> _Supplied material_:
>>>
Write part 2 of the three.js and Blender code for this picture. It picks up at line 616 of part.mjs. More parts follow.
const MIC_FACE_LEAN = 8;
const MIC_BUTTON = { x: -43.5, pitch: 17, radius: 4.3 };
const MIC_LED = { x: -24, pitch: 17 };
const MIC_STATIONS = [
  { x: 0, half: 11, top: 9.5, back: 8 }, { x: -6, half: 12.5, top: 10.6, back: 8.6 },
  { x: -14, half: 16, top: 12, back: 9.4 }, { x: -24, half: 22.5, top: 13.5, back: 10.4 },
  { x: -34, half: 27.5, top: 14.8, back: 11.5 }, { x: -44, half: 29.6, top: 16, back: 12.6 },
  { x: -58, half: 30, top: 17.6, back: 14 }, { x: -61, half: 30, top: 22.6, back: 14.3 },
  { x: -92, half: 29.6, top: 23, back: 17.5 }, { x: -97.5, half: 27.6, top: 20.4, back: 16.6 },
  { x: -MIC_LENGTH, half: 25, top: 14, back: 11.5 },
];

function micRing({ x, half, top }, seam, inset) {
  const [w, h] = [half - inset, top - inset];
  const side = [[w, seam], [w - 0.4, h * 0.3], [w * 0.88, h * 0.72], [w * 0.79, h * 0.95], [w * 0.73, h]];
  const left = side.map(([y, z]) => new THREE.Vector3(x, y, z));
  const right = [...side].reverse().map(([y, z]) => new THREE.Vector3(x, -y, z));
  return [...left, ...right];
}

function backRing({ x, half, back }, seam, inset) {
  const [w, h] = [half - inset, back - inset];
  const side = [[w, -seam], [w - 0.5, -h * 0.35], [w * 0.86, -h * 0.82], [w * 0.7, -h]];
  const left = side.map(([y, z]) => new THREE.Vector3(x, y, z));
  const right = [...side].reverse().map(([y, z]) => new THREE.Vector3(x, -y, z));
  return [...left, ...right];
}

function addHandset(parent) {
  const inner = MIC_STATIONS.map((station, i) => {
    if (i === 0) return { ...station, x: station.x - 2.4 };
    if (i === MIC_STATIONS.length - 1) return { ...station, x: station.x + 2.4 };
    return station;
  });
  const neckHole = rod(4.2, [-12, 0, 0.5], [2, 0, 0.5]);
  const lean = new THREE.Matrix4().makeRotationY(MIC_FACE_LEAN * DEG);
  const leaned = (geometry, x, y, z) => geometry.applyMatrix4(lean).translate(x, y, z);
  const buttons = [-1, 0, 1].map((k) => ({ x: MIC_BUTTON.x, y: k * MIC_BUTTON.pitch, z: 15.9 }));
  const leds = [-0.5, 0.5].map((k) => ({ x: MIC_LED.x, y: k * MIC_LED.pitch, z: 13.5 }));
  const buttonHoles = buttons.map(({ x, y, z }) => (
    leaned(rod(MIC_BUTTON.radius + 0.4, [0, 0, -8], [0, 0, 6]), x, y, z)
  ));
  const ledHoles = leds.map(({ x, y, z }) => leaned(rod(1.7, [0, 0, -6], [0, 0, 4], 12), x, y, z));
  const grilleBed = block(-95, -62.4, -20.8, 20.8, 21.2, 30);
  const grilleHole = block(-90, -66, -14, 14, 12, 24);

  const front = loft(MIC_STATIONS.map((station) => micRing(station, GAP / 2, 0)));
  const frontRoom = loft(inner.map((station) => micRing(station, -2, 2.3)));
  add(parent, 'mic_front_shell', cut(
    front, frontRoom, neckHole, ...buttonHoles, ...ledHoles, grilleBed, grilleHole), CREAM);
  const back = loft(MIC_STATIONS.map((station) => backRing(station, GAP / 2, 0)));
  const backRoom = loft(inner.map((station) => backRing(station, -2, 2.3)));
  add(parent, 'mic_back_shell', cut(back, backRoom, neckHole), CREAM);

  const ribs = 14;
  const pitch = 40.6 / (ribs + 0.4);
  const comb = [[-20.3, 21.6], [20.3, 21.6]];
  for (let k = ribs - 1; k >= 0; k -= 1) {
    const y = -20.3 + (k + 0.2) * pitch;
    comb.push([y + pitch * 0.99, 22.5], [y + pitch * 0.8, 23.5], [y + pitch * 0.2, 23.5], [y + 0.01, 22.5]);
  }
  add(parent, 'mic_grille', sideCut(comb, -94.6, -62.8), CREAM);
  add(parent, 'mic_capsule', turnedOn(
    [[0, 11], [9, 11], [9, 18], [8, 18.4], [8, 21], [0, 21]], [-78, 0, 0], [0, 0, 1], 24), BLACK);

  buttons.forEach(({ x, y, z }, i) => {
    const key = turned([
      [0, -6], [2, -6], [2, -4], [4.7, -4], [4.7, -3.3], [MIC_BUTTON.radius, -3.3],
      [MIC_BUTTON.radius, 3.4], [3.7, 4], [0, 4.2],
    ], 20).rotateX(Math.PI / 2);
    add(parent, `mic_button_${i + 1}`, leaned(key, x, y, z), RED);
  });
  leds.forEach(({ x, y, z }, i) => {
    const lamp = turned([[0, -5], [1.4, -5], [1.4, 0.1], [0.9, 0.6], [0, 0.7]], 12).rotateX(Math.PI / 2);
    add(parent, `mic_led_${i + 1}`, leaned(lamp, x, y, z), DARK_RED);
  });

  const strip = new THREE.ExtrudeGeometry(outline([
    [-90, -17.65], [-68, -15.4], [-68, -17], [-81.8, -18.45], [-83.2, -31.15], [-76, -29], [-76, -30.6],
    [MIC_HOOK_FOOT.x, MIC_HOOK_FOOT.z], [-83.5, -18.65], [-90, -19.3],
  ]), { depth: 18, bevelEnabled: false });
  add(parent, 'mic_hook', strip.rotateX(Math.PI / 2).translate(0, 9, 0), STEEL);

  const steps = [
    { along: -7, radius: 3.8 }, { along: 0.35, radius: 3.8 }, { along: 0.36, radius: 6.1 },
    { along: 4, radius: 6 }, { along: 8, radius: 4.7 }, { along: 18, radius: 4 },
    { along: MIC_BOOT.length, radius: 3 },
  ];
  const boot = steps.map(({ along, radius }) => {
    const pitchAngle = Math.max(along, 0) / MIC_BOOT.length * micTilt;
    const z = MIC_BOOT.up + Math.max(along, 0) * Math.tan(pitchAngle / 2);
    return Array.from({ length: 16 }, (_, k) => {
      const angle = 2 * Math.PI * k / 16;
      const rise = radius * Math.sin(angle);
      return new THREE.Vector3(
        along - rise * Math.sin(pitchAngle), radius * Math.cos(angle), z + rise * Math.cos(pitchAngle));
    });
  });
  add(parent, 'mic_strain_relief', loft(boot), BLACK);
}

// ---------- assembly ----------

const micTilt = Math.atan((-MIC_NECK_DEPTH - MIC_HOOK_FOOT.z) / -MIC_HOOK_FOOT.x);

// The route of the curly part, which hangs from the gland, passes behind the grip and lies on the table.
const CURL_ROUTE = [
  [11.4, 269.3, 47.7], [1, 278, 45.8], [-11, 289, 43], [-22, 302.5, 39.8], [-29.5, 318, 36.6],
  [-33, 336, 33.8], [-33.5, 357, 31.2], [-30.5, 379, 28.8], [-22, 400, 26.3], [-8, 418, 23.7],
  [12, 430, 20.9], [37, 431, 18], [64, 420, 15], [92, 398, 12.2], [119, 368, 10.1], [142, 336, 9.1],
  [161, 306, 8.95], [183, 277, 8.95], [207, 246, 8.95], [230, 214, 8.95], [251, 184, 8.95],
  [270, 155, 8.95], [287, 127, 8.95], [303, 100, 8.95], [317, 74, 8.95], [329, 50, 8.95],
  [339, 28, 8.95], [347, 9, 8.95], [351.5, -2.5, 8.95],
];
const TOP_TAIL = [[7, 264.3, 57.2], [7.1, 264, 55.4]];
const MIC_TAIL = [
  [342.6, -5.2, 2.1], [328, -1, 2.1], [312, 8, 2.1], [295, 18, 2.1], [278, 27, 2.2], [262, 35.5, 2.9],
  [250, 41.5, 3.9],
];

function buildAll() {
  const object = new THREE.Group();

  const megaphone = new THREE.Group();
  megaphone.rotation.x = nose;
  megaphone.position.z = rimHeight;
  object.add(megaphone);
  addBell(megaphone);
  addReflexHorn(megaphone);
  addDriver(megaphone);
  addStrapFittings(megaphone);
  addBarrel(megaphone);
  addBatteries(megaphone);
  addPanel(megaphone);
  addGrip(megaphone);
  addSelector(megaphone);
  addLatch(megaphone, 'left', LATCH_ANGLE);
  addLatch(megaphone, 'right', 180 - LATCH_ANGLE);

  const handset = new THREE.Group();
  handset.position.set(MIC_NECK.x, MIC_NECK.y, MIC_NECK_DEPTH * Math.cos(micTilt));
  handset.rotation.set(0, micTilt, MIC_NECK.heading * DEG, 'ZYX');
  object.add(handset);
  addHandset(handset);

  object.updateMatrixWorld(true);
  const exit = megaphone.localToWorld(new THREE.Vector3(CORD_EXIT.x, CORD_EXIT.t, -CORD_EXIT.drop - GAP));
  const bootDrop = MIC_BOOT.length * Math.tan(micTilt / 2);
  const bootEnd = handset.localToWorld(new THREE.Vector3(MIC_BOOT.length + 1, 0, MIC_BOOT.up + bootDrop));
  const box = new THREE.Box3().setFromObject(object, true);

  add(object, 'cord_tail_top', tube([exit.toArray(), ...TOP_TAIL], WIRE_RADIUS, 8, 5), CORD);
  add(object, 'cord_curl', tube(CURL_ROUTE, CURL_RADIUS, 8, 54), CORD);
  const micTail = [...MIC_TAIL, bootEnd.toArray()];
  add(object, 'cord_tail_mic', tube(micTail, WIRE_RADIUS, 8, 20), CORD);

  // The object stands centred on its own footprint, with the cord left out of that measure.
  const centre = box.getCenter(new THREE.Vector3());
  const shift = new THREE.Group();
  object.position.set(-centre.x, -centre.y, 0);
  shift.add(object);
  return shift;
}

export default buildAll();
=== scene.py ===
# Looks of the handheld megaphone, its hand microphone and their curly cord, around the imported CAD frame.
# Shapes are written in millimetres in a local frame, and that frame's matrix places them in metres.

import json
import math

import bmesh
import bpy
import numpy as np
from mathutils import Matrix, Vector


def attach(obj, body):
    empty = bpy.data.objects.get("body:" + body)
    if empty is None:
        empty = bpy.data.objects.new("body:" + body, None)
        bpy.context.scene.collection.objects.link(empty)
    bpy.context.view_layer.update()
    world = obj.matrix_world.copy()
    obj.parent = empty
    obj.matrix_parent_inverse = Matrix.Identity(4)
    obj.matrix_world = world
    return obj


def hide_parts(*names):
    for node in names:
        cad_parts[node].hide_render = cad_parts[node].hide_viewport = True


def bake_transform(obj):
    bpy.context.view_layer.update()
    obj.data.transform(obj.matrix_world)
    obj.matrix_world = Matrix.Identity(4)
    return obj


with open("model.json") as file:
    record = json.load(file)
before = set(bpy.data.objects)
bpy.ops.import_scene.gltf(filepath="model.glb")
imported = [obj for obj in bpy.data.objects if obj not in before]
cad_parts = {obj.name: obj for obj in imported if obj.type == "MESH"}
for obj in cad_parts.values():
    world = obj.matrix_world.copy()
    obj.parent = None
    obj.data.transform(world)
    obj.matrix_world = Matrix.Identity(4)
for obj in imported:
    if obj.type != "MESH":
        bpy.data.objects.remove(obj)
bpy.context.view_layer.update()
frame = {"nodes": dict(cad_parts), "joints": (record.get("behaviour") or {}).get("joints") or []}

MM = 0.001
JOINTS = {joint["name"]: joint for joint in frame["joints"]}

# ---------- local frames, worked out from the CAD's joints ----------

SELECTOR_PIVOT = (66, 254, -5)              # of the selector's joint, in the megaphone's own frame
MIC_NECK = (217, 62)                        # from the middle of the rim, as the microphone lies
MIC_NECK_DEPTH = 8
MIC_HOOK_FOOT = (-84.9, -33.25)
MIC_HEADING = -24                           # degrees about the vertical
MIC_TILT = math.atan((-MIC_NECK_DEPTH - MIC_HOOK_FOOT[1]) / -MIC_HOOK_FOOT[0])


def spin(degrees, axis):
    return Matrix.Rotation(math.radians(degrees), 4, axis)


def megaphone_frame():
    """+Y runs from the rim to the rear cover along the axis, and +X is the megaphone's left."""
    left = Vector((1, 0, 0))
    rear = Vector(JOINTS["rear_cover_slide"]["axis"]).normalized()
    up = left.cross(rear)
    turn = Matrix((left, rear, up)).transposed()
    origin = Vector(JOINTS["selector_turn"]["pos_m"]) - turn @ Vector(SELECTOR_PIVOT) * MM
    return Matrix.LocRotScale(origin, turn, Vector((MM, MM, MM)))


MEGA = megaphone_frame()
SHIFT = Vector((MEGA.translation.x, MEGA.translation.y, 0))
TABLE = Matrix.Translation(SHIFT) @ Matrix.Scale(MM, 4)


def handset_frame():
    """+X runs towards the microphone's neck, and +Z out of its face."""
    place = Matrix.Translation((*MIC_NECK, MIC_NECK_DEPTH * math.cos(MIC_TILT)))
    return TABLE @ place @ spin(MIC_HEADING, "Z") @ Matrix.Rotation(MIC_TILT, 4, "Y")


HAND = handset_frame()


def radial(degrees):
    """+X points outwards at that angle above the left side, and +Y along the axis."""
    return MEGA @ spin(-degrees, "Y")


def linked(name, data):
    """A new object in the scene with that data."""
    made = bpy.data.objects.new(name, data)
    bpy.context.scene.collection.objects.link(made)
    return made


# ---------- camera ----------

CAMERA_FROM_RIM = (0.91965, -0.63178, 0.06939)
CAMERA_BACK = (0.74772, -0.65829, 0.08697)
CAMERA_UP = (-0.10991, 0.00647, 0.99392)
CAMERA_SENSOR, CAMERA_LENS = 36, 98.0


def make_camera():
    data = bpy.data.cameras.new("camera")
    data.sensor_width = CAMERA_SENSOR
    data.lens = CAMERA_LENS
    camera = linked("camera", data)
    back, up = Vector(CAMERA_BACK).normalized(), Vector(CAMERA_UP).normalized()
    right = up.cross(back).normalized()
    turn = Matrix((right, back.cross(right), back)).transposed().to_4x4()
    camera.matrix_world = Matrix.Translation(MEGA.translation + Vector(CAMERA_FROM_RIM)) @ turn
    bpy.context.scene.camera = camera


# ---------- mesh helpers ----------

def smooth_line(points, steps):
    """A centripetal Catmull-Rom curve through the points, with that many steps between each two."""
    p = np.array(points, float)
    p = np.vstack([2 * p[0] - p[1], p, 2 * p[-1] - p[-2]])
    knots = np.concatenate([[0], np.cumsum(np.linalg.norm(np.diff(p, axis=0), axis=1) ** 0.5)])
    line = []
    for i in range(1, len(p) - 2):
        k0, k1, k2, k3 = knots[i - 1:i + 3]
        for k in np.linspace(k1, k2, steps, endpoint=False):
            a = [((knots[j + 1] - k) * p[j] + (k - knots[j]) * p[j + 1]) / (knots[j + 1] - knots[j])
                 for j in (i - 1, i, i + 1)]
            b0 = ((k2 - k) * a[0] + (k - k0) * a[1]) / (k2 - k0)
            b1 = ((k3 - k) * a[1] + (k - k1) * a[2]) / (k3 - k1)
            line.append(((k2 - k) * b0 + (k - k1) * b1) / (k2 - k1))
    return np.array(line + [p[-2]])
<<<
> _What is being asked_:
Retype only this portion of the data above: the line containing "of that measure.", the line containing "# Shapes are", and all lines between them, exactly.

> _Full solution_:
  // The object stands centred on its own footprint, with the cord left out of that measure.
  const centre = box.getCenter(new THREE.Vector3());
  const shift = new THREE.Group();
  object.position.set(-centre.x, -centre.y, 0);
  shift.add(object);
  return shift;
}

export default buildAll();
=== scene.py ===
# Looks of the handheld megaphone, its hand microphone and their curly cord, around the imported CAD frame.
# Shapes are written in millimetres in a local frame, and that frame's matrix places them in metres.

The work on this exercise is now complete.